(Saved data entries)
----------------
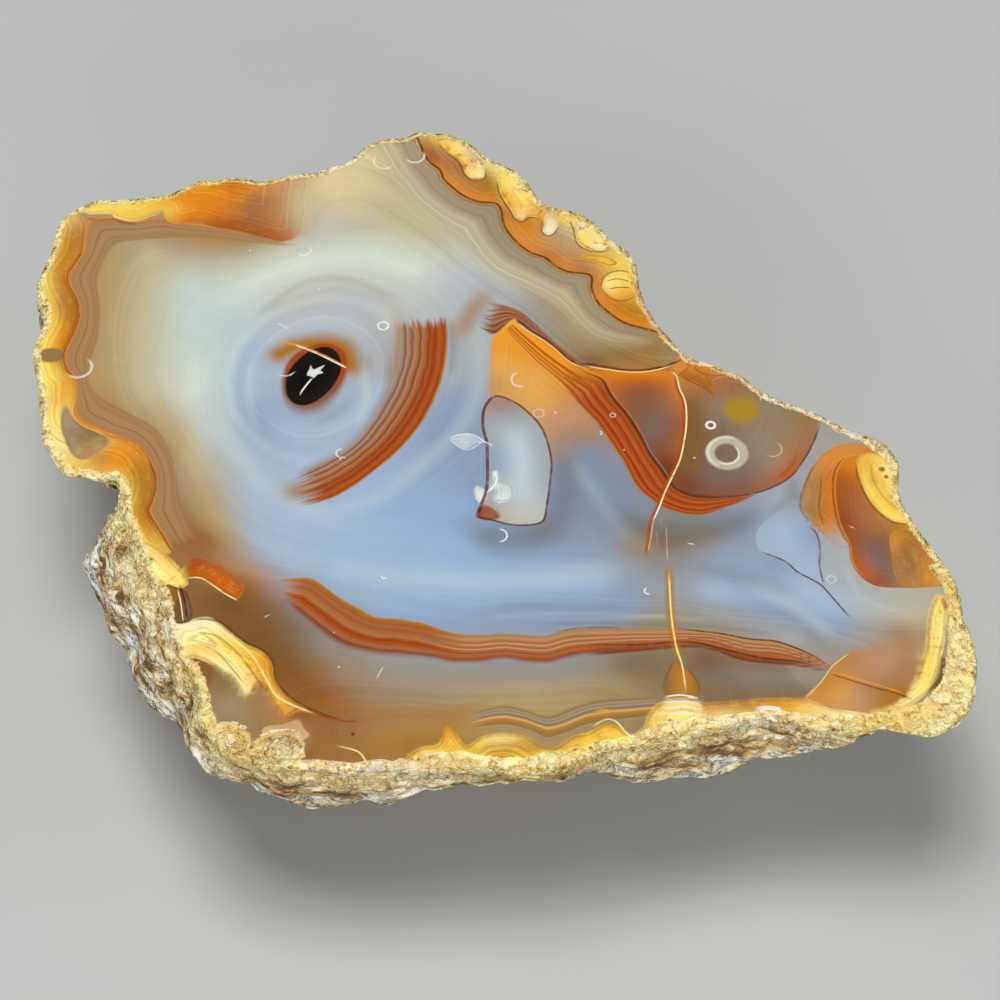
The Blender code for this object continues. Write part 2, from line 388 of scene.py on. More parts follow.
@dataclass
class Layer:
    """Patches painted at one time, none over another.

    Args:
        name: start of the names of its mesh attributes.
        patches: what is painted.
        reach: farthest fade of an edge, in millimetres.
    """

    name: str
    patches: list[Patch]
    reach: float = 9.0

    def depth(self, x: np.ndarray, y: np.ndarray) -> tuple[np.ndarray, np.ndarray, np.ndarray]:
        """Return each point's nearest patch, its distance from the edge, and that over the fade."""
        nearest = np.zeros(x.shape, int)
        away = np.full(x.shape, 1e3)
        faded = np.full(x.shape, 60.0)
        for k, patch in enumerate(self.patches):
            seen = read_curve(patch.outline(), x, y, True, self.reach)
            signed = np.where(seen.inside, -seen.away, seen.away)
            nearest = np.where(signed < away, k, nearest)
            away = np.minimum(away, signed)
            faded = np.minimum(faded, signed / np.maximum(seen.extra, 0.05))
        return nearest, away, faded

    def paint(self, raster: Raster, x: np.ndarray, y: np.ndarray) -> dict[str, np.ndarray]:
        """Work out the layer's mesh attributes at points of the cut."""
        labels, _, _ = self.depth(*raster.centres())
        strokes = [(k, s) for k, patch in enumerate(self.patches) for s in patch.strokes]
        colours = raster.sample(raster.spread(strokes, labels), x, y)
        nearest, away, faded = self.depth(x, y)
        stripe = np.array([p.stripe for p in self.patches])[nearest]
        mottle = np.array([p.mottle for p in self.patches])[nearest]
        LOG.info("layer %s: %d patches", self.name, len(self.patches))
        return {
            f"{self.name}_colour": colours,
            f"{self.name}_form": np.stack([np.clip(faded, -60, 60), np.clip(away, -20, 20), stripe], axis=1),
            f"{self.name}_grain": np.stack([mottle, mottle * 0, mottle * 0], axis=1),
        }


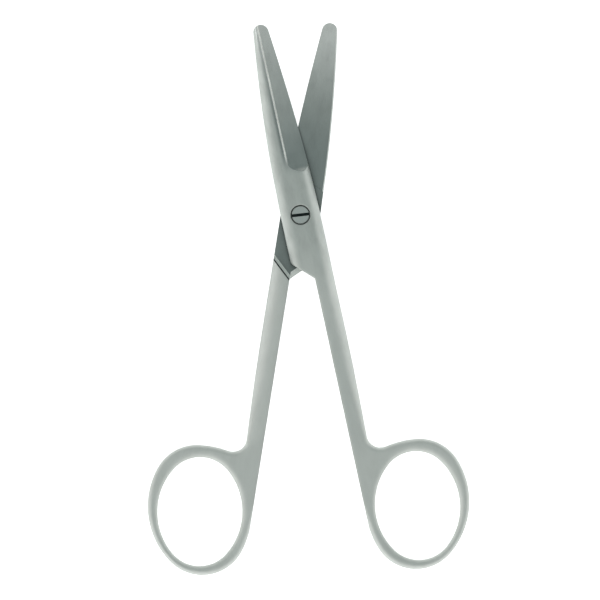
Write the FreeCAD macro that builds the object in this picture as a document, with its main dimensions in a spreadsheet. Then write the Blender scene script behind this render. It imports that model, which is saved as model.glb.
----------------
▶ [To be done]
Show the lines where the word "this" appears in the entries.

▶ [Answer below]
The Blender code for this object continues. Write part 2, from line 388 of scene.py on. More parts follow.
Write the FreeCAD macro that builds the object in this picture as a document, with its main dimensions in a spreadsheet. Then write the Blender scene script behind this render. It imports that model, which is saved as model.glb.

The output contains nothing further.